I think for almost every blogger, whether you have 1000 followers or 100,000 followers, at some point you will have some interactions with brands and PR agencies. From my experience I've put together a sort of 'perfect world' scenario of how to manage this sort of relationship effectively.
PR: Make it clear what you expect
As a blogger, I'm not naive enough to think that every single PR has the time to trawl through my blog to assess the suitability of their product. Some releases need to hit as many influencers as possible, whereas others are a little more tailored. However, more than once I've produced a post I thought was high-quality and incorporated a product into my blog in an authentic way only to have my contact be disappointed it wasn't a single product review. If there are any special requirements you would like for a feature (like a link to a specific website for the product or a certain week content should be posted during to work with a larger campaign) then it's best to say things up front so you get what you expected. It's also pretty poor to send a product out *then* try to impose specific conditions on someone. If we're told at the outset then if we can't make something happen, we can tell you right away that it isn't going to be the opportunity for us.
Blogger: Manage expectations
If you're contacted about a product you agree to review, the least you can do is let your contact know if it'll be a bad review beforehand or if you don't think it makes the cut for your blog. I also state on my Enquiries page that there will probably be around 30 days between receiving a product and reviewing it (a bit longer for skin and hair care, for obvious reasons) just to try and avoid any miscommunication or unnecessary chasing.

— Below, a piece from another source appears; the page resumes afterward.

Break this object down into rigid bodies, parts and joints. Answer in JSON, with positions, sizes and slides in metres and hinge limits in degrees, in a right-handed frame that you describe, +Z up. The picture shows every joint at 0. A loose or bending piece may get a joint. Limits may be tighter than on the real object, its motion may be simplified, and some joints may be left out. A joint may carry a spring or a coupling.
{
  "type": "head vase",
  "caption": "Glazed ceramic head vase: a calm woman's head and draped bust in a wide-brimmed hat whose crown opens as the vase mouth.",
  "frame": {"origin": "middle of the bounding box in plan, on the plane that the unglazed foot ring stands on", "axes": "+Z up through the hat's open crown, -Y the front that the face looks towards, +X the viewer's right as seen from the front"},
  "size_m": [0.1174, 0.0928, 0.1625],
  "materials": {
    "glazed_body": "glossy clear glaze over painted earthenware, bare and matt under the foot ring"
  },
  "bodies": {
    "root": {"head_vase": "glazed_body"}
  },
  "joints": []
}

PR: Don't chase someone after 3 days
I'm pretty meticulous about keeping track of when a product has been received, noting the post it will be in and ensuring all links are sent out to my press contacts as soon as is practicable once a post is live. However sometimes you will get chased every few days about where your post is when the product only just arrived! I *totally* understand that people are just doing their job but at the same time, a blogger is often testing out a few products at a time so we need to give yours a fair trial too (not just use it once - though I'm sure some do!) To try and minimise receiving constant chasers (which can honestly be a bit stressful) I just give the date the post is planned for and let them know that I'll send the link over once it's live.

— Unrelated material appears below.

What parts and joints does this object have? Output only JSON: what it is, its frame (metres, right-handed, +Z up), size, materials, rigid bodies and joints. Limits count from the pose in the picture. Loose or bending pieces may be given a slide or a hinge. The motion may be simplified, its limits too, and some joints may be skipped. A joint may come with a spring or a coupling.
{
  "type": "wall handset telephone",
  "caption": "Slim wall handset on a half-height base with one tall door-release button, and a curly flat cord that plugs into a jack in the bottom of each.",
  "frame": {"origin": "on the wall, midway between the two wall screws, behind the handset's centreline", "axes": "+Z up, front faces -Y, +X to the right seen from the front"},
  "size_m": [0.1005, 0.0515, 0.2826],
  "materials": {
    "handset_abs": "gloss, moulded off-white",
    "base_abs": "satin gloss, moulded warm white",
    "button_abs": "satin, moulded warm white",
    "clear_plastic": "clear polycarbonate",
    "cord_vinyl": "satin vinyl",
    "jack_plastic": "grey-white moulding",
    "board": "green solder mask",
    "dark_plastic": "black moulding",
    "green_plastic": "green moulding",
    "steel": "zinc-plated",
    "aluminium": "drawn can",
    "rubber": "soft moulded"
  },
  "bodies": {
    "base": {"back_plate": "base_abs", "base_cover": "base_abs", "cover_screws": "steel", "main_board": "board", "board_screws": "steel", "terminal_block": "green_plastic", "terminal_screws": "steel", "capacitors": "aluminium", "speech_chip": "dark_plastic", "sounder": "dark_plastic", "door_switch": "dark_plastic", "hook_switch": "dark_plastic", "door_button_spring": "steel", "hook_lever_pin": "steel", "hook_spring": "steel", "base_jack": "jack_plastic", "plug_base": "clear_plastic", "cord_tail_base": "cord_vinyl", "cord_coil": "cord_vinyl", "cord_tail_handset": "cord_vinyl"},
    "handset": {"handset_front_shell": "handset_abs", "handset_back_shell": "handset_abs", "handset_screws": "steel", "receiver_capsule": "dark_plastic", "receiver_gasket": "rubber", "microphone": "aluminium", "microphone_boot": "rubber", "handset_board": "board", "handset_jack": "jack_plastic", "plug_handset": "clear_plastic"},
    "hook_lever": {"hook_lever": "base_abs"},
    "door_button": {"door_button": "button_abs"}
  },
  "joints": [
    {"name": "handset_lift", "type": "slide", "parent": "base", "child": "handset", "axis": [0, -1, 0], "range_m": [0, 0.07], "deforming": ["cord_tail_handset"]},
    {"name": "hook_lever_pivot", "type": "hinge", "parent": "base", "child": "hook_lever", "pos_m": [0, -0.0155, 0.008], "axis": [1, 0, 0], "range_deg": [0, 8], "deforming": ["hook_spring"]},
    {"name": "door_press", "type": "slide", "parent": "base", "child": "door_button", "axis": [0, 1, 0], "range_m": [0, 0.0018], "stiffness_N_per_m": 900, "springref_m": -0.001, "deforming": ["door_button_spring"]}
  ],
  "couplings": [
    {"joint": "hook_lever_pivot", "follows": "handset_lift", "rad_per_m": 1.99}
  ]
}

Blogger: Keep your contact up to date
Ok, so you agreed to consider an entire collection for review - you might want to tell your contact that the £200 worth of products has arrived safely! No matter how big or small the product is, if I was approached to review it, I note it in my planner to be crossed out once I've confirmed I have it and everything is ok. Likewise, if you've had to bump back a review then let your contact know. You might be fully-aware that you haven't forgotten but you need to tell them that too if you indicated a date!
PR: Make things clear
70% of the email enquiries your typical blogger gets are spam or border on it, so if things aren't clear in the subject line, emails can accidentally get filtered out when we get a bit 'delete'-happy. On the Enquiries page of my blog I state the kinds of emails I will not reply to ('SEO Expertise!', 'Tailored Articles for Your Blog!' - you know the ones...) However generally I assume that if an email isn't addressed to me specifically, a reply isn't expected unless I'm interested in the opportunity. I'm not an idiot: I know it's largely a copy and paste job but if an email says 'hi Jasmine' then I will definitely reply either way! If a mass generic press release email is sent out, I tend to assume a reply is only expected if it's a 'yes, sounds great!'
Blogger: Make time to reply
If I have such a thing as a 'blogging resolution' for the new year it's to maintain control over my inbox! I'm actually pretty on top of things now and reply to everything in my 'Need to Reply' folder every two days. It's actually more overwhelming not to because otherwise it seems a massive task that should be left for the weekend, which isn't good relationship management. I try to put on an Out of Office if I'm just too busy with work or whatever to deal with my inbox for a few days, which also avoids being chased for a reply (which just means another number in the inbox!)
PR: Don't leave us hanging
*Press Release into inbox - 'please contact us for samples'* Blogger: wow, this new product looks amazing! *replies immediately and enthusiastically. Waits... waits.... waits* - you get the picture! I'd honestly rather be removed from a mailing list if you have no intention of ever working together; it just seems a waste of time and energy otherwise. I always consider how I might feature a product before replying to a release so it's frustrating to have the effort of coming up with ideas totally ignored.
Blogger: Don't bite off more than you can chew
If you have no ideas for how you'd feature a product or you're going on holiday for a fortnight and won't even be able to collect it from the delivery office until you're back; just say so! Obviously some brands send things out without consulting you but they usually aren't expecting anything immediately from you. However don't actively accept a product that you have no intention of featuring. Never. Ever.
PR: Be honest
If you don't have enough samples for everyone then just say 'apologies, we can't send you this release this time round but we do still value our relationship with you' or don't send the email to EVERYONE indiscriminately, knowing you'll end up ignoring half of the replies. Also, if you have certain expectations when you send out a product: we'd rather know so there aren't crossed wires later down the line.
Blogger: Be honest
If a press release is framed in a certain way and you don't think you'll be able to replicate what you think they're after; be frank about it. If you receive an email with the subject line 'Perfect Christmas Gift' on the 15th of December and you've already done your Gift Guide or couldn't get a high-quality post out in time - just say so! 'This looks amazing! I won't be able to feature this as part of my Christmas content but would be more than happy to review it for a later date if that works for you?' - should do the trick. If they say 'no' then accept that they had a certain campaign in mind for a product.
What are your golden rules for managing blogger/press relationships (whether you're a PR, a blogger or both)?